3D code data:
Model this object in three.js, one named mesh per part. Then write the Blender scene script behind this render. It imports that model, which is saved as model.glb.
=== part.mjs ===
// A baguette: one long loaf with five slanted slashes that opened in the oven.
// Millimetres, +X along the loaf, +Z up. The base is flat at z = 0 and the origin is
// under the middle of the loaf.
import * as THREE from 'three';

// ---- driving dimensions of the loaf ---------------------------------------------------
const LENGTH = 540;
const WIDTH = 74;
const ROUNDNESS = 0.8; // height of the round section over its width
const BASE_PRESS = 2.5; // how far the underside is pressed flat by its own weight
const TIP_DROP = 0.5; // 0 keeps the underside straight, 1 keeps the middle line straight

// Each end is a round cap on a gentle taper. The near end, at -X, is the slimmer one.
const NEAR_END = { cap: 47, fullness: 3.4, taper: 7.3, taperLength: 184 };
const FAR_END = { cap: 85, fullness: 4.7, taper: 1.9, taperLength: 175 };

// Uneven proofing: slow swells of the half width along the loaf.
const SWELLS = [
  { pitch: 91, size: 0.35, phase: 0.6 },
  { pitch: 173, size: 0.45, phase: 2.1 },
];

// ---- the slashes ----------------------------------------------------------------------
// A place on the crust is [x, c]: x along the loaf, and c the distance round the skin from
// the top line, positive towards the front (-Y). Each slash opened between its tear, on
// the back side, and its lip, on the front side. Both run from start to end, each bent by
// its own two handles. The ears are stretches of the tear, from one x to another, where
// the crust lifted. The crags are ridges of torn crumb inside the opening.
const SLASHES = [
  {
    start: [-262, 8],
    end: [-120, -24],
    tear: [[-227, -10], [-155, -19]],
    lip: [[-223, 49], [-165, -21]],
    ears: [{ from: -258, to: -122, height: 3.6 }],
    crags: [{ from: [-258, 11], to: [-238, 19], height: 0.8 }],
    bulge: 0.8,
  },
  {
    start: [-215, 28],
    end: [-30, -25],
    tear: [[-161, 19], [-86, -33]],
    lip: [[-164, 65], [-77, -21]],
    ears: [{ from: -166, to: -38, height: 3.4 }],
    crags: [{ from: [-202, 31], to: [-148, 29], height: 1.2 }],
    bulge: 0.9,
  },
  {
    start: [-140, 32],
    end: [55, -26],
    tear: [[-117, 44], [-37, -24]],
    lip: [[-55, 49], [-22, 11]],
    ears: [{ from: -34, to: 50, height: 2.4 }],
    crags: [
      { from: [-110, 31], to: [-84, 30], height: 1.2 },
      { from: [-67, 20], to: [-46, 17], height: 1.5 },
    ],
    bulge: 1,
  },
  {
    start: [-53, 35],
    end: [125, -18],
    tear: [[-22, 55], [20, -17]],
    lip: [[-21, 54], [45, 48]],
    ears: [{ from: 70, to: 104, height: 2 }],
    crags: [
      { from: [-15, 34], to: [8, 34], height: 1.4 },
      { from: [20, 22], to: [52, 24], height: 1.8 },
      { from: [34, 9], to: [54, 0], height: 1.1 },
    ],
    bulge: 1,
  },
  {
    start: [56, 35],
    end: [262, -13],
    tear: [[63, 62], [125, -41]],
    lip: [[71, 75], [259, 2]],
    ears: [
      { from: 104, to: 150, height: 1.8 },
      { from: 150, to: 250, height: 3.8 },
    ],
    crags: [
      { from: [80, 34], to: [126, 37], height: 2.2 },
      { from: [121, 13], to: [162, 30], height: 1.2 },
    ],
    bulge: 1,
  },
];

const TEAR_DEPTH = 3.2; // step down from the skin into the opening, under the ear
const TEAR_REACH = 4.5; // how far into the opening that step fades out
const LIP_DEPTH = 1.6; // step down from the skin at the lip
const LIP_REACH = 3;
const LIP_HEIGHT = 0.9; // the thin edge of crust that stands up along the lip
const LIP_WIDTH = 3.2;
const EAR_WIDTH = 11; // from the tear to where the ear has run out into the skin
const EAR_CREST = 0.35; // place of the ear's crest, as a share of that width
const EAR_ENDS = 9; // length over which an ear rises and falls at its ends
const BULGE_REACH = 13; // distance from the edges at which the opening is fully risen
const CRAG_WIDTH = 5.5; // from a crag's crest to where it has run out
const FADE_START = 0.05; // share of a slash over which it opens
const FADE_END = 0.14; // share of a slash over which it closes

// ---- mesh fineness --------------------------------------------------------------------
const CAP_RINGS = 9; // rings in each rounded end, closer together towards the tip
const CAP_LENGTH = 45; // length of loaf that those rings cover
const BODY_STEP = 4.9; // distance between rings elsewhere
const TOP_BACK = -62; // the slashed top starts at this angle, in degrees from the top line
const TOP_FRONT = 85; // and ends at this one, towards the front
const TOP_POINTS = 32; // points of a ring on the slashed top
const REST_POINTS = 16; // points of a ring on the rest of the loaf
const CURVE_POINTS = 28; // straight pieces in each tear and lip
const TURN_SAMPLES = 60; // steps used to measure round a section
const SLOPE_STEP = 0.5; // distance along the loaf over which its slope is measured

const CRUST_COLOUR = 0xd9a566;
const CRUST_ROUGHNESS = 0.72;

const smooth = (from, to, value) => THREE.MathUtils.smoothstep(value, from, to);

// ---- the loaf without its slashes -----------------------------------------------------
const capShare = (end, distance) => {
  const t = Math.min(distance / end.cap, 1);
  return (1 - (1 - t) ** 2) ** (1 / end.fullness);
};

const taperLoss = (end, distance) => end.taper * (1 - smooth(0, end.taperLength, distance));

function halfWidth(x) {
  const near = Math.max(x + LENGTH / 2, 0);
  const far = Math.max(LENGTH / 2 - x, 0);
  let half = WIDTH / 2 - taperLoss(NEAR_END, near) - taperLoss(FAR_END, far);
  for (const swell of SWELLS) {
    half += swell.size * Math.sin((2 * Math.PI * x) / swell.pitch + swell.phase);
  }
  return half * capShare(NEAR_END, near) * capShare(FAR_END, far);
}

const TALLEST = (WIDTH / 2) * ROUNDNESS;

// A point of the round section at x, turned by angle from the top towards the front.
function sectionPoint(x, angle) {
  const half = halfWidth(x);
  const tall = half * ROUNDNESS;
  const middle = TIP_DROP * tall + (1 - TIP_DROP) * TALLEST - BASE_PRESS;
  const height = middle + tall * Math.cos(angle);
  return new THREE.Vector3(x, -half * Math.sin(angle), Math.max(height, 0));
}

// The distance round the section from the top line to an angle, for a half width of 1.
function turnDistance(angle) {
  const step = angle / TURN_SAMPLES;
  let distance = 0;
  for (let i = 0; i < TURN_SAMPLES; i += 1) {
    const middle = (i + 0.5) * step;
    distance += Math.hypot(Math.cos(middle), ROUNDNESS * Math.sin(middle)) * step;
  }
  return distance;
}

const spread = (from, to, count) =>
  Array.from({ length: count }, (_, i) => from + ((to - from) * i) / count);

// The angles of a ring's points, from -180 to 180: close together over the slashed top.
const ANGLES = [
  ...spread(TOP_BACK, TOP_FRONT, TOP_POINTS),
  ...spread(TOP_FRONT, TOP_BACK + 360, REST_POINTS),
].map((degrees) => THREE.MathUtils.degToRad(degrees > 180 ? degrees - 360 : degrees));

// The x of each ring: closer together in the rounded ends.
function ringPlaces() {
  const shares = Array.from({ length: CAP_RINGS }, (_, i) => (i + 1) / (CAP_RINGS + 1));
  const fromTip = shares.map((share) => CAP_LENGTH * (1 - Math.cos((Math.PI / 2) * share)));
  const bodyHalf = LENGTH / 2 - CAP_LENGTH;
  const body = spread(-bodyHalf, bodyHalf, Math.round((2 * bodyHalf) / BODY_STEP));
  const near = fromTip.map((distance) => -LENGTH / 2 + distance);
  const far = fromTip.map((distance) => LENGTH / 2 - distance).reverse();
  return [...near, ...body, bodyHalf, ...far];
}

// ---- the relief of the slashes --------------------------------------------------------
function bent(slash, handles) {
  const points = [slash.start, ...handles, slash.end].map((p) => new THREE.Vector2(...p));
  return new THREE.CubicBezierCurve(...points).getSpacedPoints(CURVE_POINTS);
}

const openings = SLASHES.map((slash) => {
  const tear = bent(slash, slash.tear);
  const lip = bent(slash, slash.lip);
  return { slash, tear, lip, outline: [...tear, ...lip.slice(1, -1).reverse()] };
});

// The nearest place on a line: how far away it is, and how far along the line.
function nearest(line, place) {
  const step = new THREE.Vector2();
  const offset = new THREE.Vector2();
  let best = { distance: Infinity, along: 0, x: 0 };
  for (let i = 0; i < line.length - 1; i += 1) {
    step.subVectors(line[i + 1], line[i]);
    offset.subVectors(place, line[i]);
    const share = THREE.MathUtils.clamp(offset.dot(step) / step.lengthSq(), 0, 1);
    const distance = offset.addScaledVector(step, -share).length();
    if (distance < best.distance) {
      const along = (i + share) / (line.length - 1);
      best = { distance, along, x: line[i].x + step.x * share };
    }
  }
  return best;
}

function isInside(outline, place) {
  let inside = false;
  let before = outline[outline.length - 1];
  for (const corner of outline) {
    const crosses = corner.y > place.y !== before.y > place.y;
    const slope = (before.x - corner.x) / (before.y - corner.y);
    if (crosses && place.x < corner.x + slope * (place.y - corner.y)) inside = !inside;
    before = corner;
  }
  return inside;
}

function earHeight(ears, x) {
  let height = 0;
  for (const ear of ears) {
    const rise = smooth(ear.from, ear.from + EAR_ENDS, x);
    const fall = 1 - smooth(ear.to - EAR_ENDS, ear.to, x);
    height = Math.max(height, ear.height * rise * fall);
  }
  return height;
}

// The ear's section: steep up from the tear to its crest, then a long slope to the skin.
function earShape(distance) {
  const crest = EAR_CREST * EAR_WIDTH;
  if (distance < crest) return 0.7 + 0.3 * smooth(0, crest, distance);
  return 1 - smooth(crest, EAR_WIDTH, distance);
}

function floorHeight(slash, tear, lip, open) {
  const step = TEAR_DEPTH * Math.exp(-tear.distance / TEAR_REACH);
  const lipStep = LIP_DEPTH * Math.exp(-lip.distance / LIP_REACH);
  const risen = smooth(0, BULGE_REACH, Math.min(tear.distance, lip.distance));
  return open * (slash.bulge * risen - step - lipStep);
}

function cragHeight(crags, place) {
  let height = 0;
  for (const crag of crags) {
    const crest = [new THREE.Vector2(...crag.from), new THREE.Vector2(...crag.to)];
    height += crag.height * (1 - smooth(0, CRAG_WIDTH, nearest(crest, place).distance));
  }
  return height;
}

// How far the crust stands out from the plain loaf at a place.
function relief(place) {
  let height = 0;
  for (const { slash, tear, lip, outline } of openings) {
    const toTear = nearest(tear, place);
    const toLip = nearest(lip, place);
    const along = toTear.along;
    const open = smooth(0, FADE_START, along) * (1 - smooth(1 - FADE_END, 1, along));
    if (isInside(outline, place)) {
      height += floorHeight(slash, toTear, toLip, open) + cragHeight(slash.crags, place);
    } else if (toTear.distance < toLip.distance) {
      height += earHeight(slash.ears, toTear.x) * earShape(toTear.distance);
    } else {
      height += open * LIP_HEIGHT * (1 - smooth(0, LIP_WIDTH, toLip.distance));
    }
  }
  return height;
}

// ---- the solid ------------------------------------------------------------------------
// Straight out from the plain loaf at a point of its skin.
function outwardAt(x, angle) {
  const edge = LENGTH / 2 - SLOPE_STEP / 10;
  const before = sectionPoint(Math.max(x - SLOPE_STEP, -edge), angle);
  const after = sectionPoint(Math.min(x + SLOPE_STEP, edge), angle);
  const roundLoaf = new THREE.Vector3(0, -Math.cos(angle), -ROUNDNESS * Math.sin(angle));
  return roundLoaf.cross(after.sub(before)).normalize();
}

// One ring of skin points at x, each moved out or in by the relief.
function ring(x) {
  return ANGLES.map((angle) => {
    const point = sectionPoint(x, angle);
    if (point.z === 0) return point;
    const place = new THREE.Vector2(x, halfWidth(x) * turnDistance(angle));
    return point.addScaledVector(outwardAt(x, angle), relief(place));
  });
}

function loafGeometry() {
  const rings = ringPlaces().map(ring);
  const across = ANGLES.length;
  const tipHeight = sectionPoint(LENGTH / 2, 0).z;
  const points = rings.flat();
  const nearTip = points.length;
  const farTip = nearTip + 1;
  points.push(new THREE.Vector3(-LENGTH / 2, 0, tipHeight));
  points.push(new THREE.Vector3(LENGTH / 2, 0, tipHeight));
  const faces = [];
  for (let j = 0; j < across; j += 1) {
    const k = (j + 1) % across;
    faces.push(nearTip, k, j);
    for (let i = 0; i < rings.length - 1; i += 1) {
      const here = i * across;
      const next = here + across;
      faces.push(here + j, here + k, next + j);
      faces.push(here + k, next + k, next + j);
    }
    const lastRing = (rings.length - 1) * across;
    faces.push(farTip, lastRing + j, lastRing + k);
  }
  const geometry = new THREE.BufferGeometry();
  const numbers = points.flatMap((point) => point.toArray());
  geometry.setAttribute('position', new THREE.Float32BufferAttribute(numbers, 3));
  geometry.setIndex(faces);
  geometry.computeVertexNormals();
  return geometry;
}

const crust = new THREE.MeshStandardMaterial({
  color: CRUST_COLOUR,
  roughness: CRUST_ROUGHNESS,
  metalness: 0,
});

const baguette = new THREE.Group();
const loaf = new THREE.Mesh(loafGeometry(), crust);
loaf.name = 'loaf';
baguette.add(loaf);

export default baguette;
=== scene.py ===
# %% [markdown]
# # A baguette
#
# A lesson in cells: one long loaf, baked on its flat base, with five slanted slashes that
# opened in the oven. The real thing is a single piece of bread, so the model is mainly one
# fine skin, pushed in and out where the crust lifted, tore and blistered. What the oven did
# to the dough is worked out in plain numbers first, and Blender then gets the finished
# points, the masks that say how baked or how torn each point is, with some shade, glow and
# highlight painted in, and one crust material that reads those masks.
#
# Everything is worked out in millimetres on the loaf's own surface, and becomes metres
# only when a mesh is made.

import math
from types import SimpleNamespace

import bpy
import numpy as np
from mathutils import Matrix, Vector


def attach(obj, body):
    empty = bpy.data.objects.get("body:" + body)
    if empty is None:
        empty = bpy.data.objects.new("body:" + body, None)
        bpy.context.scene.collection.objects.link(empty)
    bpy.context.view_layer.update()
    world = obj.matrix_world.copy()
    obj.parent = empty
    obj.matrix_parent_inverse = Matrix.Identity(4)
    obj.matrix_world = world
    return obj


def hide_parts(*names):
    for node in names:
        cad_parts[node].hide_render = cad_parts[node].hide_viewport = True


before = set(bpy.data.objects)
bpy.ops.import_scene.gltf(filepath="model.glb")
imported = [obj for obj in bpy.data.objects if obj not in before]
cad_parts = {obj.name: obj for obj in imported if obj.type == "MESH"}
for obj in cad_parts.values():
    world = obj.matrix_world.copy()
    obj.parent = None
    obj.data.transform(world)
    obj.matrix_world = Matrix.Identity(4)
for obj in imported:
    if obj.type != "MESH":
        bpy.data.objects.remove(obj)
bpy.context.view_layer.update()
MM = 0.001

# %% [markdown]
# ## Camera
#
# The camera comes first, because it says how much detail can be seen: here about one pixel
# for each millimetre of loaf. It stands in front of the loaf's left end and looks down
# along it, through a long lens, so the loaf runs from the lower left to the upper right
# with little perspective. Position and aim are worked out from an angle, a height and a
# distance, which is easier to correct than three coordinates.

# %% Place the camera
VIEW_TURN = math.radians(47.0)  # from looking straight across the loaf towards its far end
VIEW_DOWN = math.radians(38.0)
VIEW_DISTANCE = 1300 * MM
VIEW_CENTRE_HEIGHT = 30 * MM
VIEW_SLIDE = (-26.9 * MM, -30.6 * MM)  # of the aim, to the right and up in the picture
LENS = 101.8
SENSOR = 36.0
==
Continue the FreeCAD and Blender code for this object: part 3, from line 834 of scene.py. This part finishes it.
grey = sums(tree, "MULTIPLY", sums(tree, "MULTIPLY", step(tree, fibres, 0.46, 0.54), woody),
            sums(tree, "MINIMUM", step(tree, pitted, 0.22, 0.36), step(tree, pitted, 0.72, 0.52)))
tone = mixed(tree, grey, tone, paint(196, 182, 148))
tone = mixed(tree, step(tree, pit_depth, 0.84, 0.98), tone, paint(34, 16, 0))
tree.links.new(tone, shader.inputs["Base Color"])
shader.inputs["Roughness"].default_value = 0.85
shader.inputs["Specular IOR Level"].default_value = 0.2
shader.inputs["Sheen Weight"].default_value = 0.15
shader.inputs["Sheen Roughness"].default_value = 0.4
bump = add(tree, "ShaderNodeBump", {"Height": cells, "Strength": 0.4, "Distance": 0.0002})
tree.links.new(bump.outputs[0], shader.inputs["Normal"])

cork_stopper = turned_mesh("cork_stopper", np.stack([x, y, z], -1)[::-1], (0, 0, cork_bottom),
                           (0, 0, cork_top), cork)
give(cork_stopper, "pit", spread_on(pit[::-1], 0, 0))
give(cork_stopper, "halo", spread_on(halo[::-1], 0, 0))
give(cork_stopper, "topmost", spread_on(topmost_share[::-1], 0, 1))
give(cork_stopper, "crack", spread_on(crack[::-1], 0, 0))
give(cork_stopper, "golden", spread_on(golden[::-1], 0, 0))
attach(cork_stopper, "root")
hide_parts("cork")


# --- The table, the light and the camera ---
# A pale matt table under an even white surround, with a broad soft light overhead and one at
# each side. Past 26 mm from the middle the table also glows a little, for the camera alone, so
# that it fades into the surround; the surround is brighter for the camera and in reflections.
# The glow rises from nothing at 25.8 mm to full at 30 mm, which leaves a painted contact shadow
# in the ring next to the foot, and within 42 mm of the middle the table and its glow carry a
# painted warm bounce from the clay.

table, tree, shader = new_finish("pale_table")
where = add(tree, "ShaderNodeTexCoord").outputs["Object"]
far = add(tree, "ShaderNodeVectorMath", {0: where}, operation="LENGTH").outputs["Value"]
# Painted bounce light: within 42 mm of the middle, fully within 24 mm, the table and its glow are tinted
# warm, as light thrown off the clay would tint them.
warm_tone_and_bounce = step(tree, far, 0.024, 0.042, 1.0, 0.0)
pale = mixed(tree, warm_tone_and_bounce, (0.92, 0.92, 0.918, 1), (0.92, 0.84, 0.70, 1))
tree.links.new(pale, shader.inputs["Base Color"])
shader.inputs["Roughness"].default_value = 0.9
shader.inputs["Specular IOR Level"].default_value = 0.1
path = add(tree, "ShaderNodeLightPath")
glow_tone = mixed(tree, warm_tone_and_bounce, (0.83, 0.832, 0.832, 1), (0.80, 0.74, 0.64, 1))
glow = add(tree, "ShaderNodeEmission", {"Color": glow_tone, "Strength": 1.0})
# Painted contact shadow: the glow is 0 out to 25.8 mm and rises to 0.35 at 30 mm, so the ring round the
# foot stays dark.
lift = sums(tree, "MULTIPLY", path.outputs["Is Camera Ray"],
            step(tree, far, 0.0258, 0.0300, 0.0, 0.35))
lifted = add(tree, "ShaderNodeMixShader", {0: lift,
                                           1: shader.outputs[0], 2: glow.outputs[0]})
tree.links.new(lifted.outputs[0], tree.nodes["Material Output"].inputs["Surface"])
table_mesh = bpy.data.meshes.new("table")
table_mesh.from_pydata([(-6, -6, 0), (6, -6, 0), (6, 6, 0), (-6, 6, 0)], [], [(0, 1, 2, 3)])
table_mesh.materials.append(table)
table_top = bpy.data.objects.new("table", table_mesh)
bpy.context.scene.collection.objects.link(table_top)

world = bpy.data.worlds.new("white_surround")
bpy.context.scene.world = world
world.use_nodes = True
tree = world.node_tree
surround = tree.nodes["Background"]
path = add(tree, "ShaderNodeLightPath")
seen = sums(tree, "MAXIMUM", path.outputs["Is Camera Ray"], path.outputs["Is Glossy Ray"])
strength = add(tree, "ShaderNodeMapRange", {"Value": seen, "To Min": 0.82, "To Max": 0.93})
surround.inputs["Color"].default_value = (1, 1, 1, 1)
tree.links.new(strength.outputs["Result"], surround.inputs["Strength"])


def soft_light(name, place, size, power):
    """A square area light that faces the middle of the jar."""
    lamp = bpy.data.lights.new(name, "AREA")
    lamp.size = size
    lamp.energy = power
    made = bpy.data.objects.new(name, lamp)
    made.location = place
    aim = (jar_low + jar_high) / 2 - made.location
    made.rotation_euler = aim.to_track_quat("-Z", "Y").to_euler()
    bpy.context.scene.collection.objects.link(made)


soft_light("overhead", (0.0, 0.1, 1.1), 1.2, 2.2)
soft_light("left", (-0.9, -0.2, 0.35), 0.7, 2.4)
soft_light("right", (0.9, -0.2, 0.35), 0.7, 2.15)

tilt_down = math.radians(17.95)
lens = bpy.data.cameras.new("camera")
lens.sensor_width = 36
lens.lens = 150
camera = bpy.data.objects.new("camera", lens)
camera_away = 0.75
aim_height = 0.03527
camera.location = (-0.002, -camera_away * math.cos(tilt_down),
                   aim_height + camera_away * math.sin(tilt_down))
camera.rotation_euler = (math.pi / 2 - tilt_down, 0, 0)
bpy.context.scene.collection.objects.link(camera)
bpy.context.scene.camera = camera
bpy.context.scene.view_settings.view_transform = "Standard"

Directive:
Each line from the one containing "Model this object" through the one containing "import * as THREE from 'three';" must be retyped exactly, the first and last of these included.

The reply:
Model this object in three.js, one named mesh per part. Then write the Blender scene script behind this render. It imports that model, which is saved as model.glb.
=== part.mjs ===
// A baguette: one long loaf with five slanted slashes that opened in the oven.
// Millimetres, +X along the loaf, +Z up. The base is flat at z = 0 and the origin is
// under the middle of the loaf.
import * as THREE from 'three';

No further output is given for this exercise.